In a slower economy, I have found gardeners still landscape their yards, but they do it in installments, not all at once. I also found smaller plants had an increased appeal to consumers. They comment “it will grow,” when homeowners are reluctant to toss money around just to show off for the neighbours. 

Seminars, here I go again, are even more important to retail — teaching homeowners how to plant everything from veggie gardens and hanging baskets to caliper trees. Information is easily your best selling tool: Use it. 

Those operations who built their business upon regular customers and repeat business, do much better than those who took the opposite approach and built nothing. 

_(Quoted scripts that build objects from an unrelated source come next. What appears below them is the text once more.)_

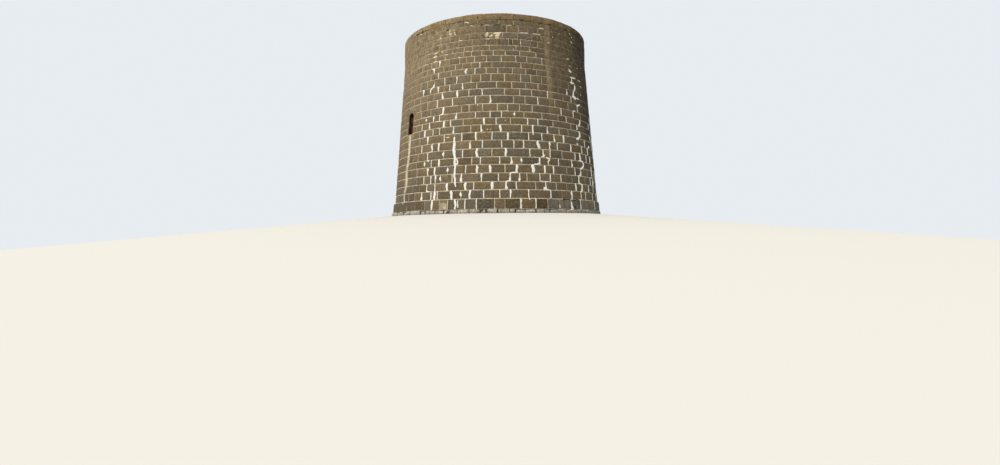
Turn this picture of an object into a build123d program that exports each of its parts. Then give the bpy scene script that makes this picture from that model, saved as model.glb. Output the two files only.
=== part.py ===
from build123d import *

import os
from math import asin, cos, sin, sqrt

# Martello tower: a round, battered coastal gun tower of coursed squared granite.
# Millimetres, Z up. The origin is the centre of the tower on the ground. -Y is the seaward front
# and +Y the landward back. A bearing is in degrees from the front, anticlockwise seen from above,
# so that 90 is the right side (+X), 180 the back and 270 the left side (-X).
# The drum holds a ground-floor store and a first-floor room under a domed vault, which carries
# the gun platform. The only openings are a raised doorway at the back and a window on each side.

# Heights, from the ground up
footing_height = 250
plinth_height = 640
store_height = 3040
springing_height = 3300
vault_rise = 2200
vault_crown_thickness = 700
paving_thickness = 200
upright_face_height = 300
parapet_height = 1580
coping_height = 400

# Outside of the drum
parapet_radius = 6540
batter = 1 / 12.3
plinth_projection = 100
plinth_weathering = 30
footing_projection = 120

# Inside of the drum
room_radius = 4500
floor_ledge_width = 200
vault_seat_width = 540
vault_course_count = 9

# First floor
board_thickness = 40
joist_depth = 250
joist_width = 150
joist_spacing = 700
floor_clearance = 10

# Top of the tower
firing_step_height = 400
firing_step_width = 600
coping_fall = 60
coping_arris = 30

# Windows
window_width = 720
window_height = 1400
window_rise = 210
window_sill_height = 1460
window_reveal = 140
window_inner_width = 1250

# Doorway, at the level of the first floor
door_width = 950
door_height = 2150
door_rise = 270
door_reveal = 350
door_inner_width = 1300

# Dressed stones round the openings
inner_arch_rise = 300
arch_ring_depth = 300
sill_stone_height = 260
sill_stone_bearing = 180
sill_wash = 30

# Joinery, the same for the windows and the door
frame_check = 60
frame_thickness = 80
frame_face_width = 80
stop_width = 30
leaf_thickness = 35
leaf_clearance = 4
ledge_thickness = 25
ledge_height = 140
ledge_end_margin = 60
door_ledge_count = 3

# The round wall is built in eight lengths, and its top in quarters, named for the way they face
WALL_BEARINGS = {
    "front": 0,
    "front_right": 45,
    "right": 90,
    "back_right": 135,
    "back": 180,
    "back_left": 225,
    "left": 270,
    "front_left": 315,
}
TOP_BEARINGS = {"front": 0, "right": 90, "back": 180, "left": 270}
drawing_bearing = 90

# Levels and radii that follow from the sizes
plinth_top = footing_height + plinth_height
first_floor_level = plinth_top + store_height
board_bed = first_floor_level - board_thickness
joist_bed = board_bed - joist_depth
springing_level = first_floor_level + springing_height
vault_crown = springing_level + vault_rise
paving_bed = vault_crown + vault_crown_thickness
platform_level = paving_bed + paving_thickness
batter_top = platform_level + upright_face_height
coping_bed = platform_level + parapet_height
store_radius = room_radius - floor_ledge_width
well_radius = room_radius + vault_seat_width


def face_radius(level):
    """Radius of the outer face at a level: battered low down, upright round the parapet."""
    return parapet_radius + max(0, batter_top - level) * batter


plinth_radius = face_radius(plinth_top) + plinth_projection
plinth_foot_radius = plinth_radius + plinth_height * batter
footing_radius = plinth_foot_radius + footing_projection

# A distance from the axis well outside the wall, for cuts that run right through its face
outside = 2 * footing_radius


def turned(outline, bearing=0, angle=360):
    """A radius and height outline turned about the tower's axis, centred on a bearing."""
    section = make_face(Plane.XZ * Polyline(*outline, close=True))
    start = bearing - drawing_bearing - angle / 2
    return revolve(section, Axis.Z, angle).rotate(Axis.Z, start)


def block(x_range, width, z_range):
    """A box between two distances from the axis and two levels, centred on the XZ plane."""
    x_low, x_high = x_range
    z_low, z_high = z_range
    centre = ((x_low + x_high) / 2, 0, (z_low + z_high) / 2)
    return Pos(*centre) * Box(x_high - x_low, width, z_high - z_low)


def between(shape, low, high):
    """The part of a shape between two levels."""
    return shape & block((-outside, outside), 2 * outside, (low, high))


def facing(shape, bearing):
    """Turns what was drawn along +X to face a bearing."""
    return shape.rotate(Axis.Z, bearing - drawing_bearing)


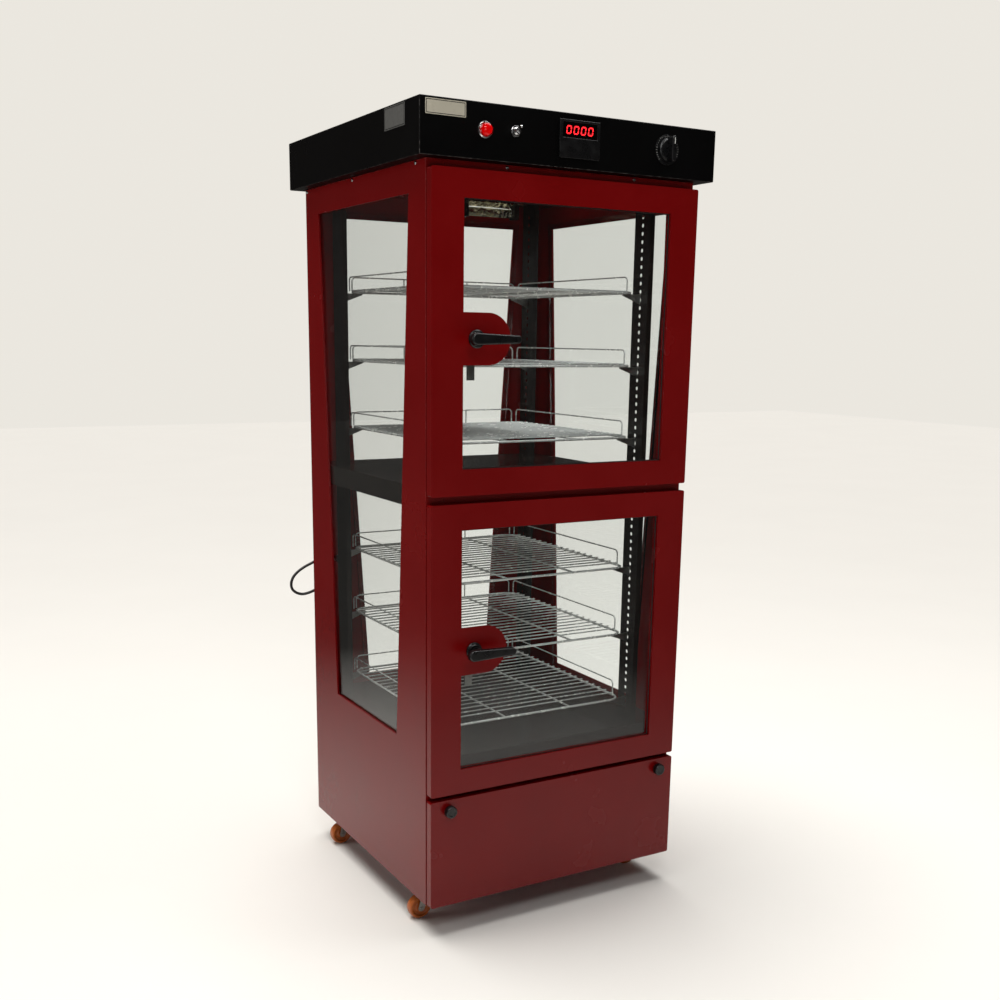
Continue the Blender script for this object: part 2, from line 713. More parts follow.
def easeBetween(low, high, share):
    t = min(max(share, 0.0), 1.0)
    return low + (high - low) * t * t * (3 - 2 * t)


def coilPoints():
    s = cordSet
    made = []
    for i in range(int(s["turns"] * s["pointsPerTurn"]) + 1):
        turn = i / s["pointsPerTurn"]
        angle = math.pi * (1 - 2 * turn)
        lap = turn % 1.0
        radius, height = s["outerTurn"], s["lowTurn"]
        if turn < 1:  # lowest outer turn, stepping inwards at its end
            radius = easeBetween(s["outerTurn"], s["innerTurn"], (lap - 0.87) / 0.13)
        elif turn < 2:  # lowest inner turn, climbing before the end
            radius = s["innerTurn"]
            height = easeBetween(s["lowTurn"], s["highTurn"], (lap - 0.74) / 0.13)
        else:  # upper inner turn, then the upper outer one
            radius = easeBetween(s["innerTurn"], s["outerTurn"], (turn - 2.6) / 0.13)
            height = s["highTurn"]
        x = s["ringCentre"][0] + radius * math.cos(angle)
        y = s["ringCentre"][1] + radius * math.sin(angle)
        made.append((x, y, height))
    return made


def splineLength(points):
    return sum((Vector(b) - Vector(a)).length for a, b in zip(points, points[1:]))


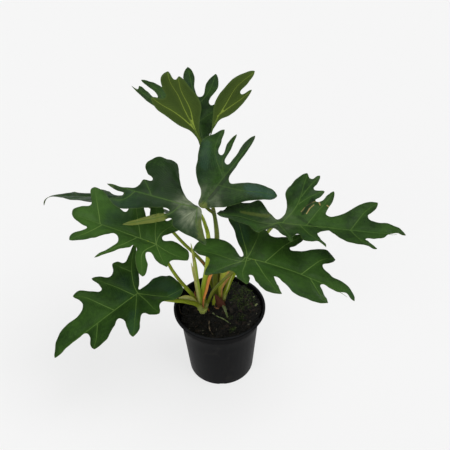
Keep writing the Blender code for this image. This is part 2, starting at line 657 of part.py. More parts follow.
def join(name, meshes, look):
    """Joins closed meshes into one body by a Boolean union."""
    first = add(name, meshes[0], look)
    group = bpy.data.collections.new(name + "_parts")
    for k, mesh in enumerate(meshes[1:]):
        part = bpy.data.objects.new(f"{name}_part_{k}", mesh)
        group.objects.link(part)
    union = first.modifiers.new("union", "BOOLEAN")
    union.operation = "UNION"
    union.solver = "EXACT"
    union.operand_type = "COLLECTION"
    union.collection = group
    shown = first.evaluated_get(bpy.context.evaluated_depsgraph_get())
    whole = bpy.data.meshes.new_from_object(shown)
    whole.name = name
    first.modifiers.clear()
    first.data = whole
    for part in list(group.objects):
        bpy.data.objects.remove(part, do_unlink=True)
    bpy.data.collections.remove(group)
    return first


def make_plant():
    """The two crowns with their stubs, the petioles, the sheaths and the blades."""
    stubs = {name: [] for name in CROWNS}
    for name, (crown, stalk) in PETIOLES.items():
        stub, rest = stalk_parts(stalk, seat_of(LEAVES[name], stalk))
        stubs[crown].append(tube(name + "_stub", *stub, stalk.flat))
        add(name + "_petiole", tube(name + "_petiole", *rest, stalk.flat), PETIOLE_LOOK)
    for name, (crown, stalk) in SHEATHS.items():
        stub, rest = stalk_parts(stalk)
        stubs[crown].append(tube(name + "_stub", *stub, stalk.flat))
        add(name, tube(name, *rest, stalk.flat), LOOKS[name])
    for name, place in CROWNS.items():
        body = crown_body("crown_" + name, place)
        join("crown_" + name, [body] + stubs[name], CROWN_LOOK)
    for name, leaf in LEAVES.items():
        make_blade(name + "_blade", leaf)


def ground_height(ground, spot, reach):
    """The highest point of the mix within reach of a spot, in millimetres."""
    heights = []
    for share in (0, 0.5, 1):
        for angle in np.linspace(0, math.tau, 8, endpoint=False):
            x = spot[0] + share * reach * math.cos(angle)
            y = spot[1] + share * reach * math.sin(angle)
            hit = ground.ray_cast(Vector((x * MM, y * MM, POT_HEIGHT)), Vector((0, 0, -1)))
            heights.append(hit[0].z / MM)
    return max(heights)


def make_bits(soil):
    """The loose bits: each lies along the mix, a hair above its bumps, or leans on the pot's wall."""
    ground = BVHTree.FromObject(soil, bpy.context.evaluated_depsgraph_get())
    for name, bit in BITS.items():
        lying = len(bit.route[0]) == 2
        line, _, marks = spline([(*spot, 0) if lying else spot for spot in bit.route], BIT_STEP)
        radii = bit.foot + (bit.top - bit.foot) * marks / marks[-1]
        for spot, radius in zip(line, radii):
            if lying:
                height = ground_height(ground, spot, radius + BIT_STEP / 2)
                spot[2] = height + radius * bit.flat + CLEAR / MM
        add(name, tube(name, line, ways_along(line), radii, bit.flat, (0, 0, 1)), LOOKS[name])


def main():
    clear_scene()
    make_pot()
    soil = make_soil()
    make_bits(soil)
    make_plant()


main()
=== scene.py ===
"""A potted lacy tree philodendron, dressed for a picture.

Run as a script, it adds the plant to the open scene: a nursery pot, a chunky potting mix with moss,
two crowns, and eight lobed leaves on their stalks. The tables hold millimetres and degrees. The
meshes are made in metres, with +Z up and the front towards -Y.
"""
import heapq
import math
from typing import NamedTuple

import bmesh
import bpy
import numpy as np
from bpy.props import FloatProperty, FloatVectorProperty, IntProperty, PointerProperty
from bpy.types import Operator, Panel, PropertyGroup
from mathutils import Matrix, Vector, noise
from mathutils.geometry import delaunay_2d_cdt


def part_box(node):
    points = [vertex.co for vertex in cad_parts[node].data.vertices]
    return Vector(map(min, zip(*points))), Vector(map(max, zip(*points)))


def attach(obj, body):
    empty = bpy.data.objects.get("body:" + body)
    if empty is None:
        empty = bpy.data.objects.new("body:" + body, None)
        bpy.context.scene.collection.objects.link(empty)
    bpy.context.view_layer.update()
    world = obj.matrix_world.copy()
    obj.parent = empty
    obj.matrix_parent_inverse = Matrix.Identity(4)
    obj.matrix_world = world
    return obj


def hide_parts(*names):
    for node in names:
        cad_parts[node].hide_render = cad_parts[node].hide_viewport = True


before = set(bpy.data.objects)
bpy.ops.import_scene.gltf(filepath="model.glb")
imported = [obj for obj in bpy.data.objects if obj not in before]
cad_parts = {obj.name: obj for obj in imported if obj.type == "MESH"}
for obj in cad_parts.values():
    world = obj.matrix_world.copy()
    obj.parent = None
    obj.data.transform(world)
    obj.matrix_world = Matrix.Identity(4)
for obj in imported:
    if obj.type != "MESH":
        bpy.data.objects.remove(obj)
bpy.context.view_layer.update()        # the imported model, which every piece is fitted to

bl_info = {
    "name": "Potted lacy tree philodendron",
    "version": (1, 0, 0),
    "blender": (4, 5, 0),
    "location": "View3D > Sidebar > Plant",
    "description": "Builds a nursery pot with a lacy tree philodendron and a plain studio",
    "category": "Add Mesh",
}

MM = 0.001

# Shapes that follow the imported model. Lengths in millimetres, angles in degrees.
FOLD_ROUND = 6.0
TIP_ROUND = 0.45
LIFT_SHARE = 0.8
HOOK_START = 0.9
WAVE_RUN = 9.0
WAVE_SHIFT = 2.2
WAVE_START = 12.0
WAVE_RISE = 30.0
BEND_STEPS = 64
SLOPE_STEP = 0.4
COLLAR_HEIGHT = 22.0
COLLAR_STEP = 1.5
BODY_TOP_RADIUS = 55.5
FOOT_RADIUS = 47.0
SOIL_TOP = 99.0
SOIL_RELIEF = 1.6
SOIL_RADIUS = 53.0
HEAP = 3.0
HEAP_REACH = 15.0
CROWNS = {"front": (-24, 1), "back": (0, 20)}

# Waves in the mix's top: radians for each metre along X and along Y, then a phase and a share
SOIL_WAVES = [(210, 180, 1.0, 0.5), (210, -180, 1.0, 0.5), (390, -330, 2.0, 0.6),
              (120, 450, 1.6, 0.4)]


def tip(x, y):
    """A point of a leaf's edge where the edge turns sharply."""
    return (x, y, True)


class Leaf(NamedTuple):
    """One leaf: its pose, its flat edge with the midrib along +Y, and how that pattern bends.

    Fold raises both sides at the base and at the tip, hook turns the end of the midrib down, back
    raises what lies behind the joint, lift raises one basal lobe, and wave is how far the sides
    wave up and down. Seat is the spot of the pattern that the petiole meets.
    """
    joint: tuple
    heading: float
    length: float
    pitch: float
    roll: float
    droop: float
    fold: tuple
    edge: list
    seat: tuple = (0, 1)
    hook: float = 0.0
    back: float = 0.0
    back_run: float = 20.0
    lift: float = 0.0
    lift_tip: tuple = (20, -60)
    lift_width: float = 45.0
    wave: float = 1.5


class Stalk(NamedTuple):
    """A petiole or a loose bit: its route, and its radii at foot and top."""
    route: list
    foot: float
    top: float


class Strip(NamedTuple):
    """A cupped strip of sheath: its look, and its route with a width at each point.

    It also has how far it is cupped, the way that it faces and how far it twists.
    """
    look: str
    route: list
    cup: float
    facing: tuple
    twist: float = 0.0


class Look(NamedTuple):
    """How a leaf looks: first its blade, then its petiole.

    Tone is the blade's lean from the dark green to the light one, ruffle the waving of its edge,
    veins their brightness and sheen the grey by its joint. Stalk is the petiole's lean from fresh
    green to brownish green, then comes the share of painted shade that darkens it towards its leaf,
    and thicker how much thicker than its plain solid it looks.
    """
    tone: float
    ruffle: float
    veins: float
    sheen: float
    stalk: float
    # The share of painted shade that darkens the petiole towards its leaf
    far_shade: float
    thicker: float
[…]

In 1979, I was chatting with a reputable framing carpenter. A building boom was on and fellows who owned a hammer were now operating as framing carpenters. I asked the reputable carpenter about this phenomenon. He told me during boom times, these come-and-go carpenters appeared, as the good carpenters could not get to all of the work quickly. “During the more difficult times, the good carpenters keep working, as their reputations precede them, whereas the marginal ones disappear.”

Why I share that story from so long ago is simple. So many new companies claim to be experts in our trade, and know nothing. I have had these people tell me you can spray Roundup and then rototill immediately, and others don’t know that you take the plastic growing pot off before you plant. The slowed-down economy will whittle these people down a lot quicker than the good operators. In a slow economy, the good operators will be able to get to their customers quicker. That’s what it has meant in the past. 

If you want to stay on the road to success, remember that faith and fear are not compatible. You are going to be okay. 
 
Rod McDonald owned and operated Lakeview Gardens, a successful garden centre/landscape firm in Regina, Sask., for 28 years. He now works full-time in the world of fine arts, writing, acting and producing in film, television and stage.